Second, where can you cut back? If you don’t know already, now is the time to learn about your spending habits, ideally by tracking your costs over a couple of years, to also capture irregular outlays. Invariably, your home is your biggest expense. For many, the only way to live cheaper is to downscale.
Most people have a sense of their property’s value, but few know the full cost of it. For a start, don’t believe that living bond-free means living ‘for free’. You are still incurring the opportunity cost of the equity tied up in your home. (“Equity” is what you would realise on selling, after settling your bond, sales commissions, moving costs and any capital gains tax.) Your opportunity cost is the return available on other investments. On R3 million of equity, for example, you are still incurring rent of over R200,000 p.a., because you could also invest that money in a fixed deposit earning, say, 7% pa.

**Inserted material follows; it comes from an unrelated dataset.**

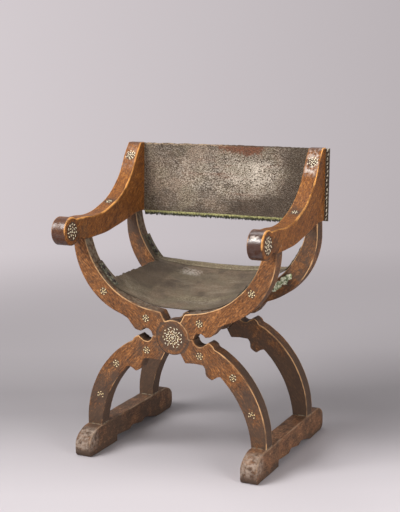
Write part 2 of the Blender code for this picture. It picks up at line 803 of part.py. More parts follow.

There are many other costs that depend, in part, on the size, value and location of your property: rates, levies/security, insurance, upkeep, electricity and water usage, garden expenses, to name a few.
Emotionally, moving is tough, because it means leaving the family home and all the associated memories. Invariably, it marks the apex in your life’s journey. Yet it is also liberating to shed the burden of financing and maintaining a large home. The sooner you embrace this new freedom, the more you will preserve your savings, and the more secure your retirement will be.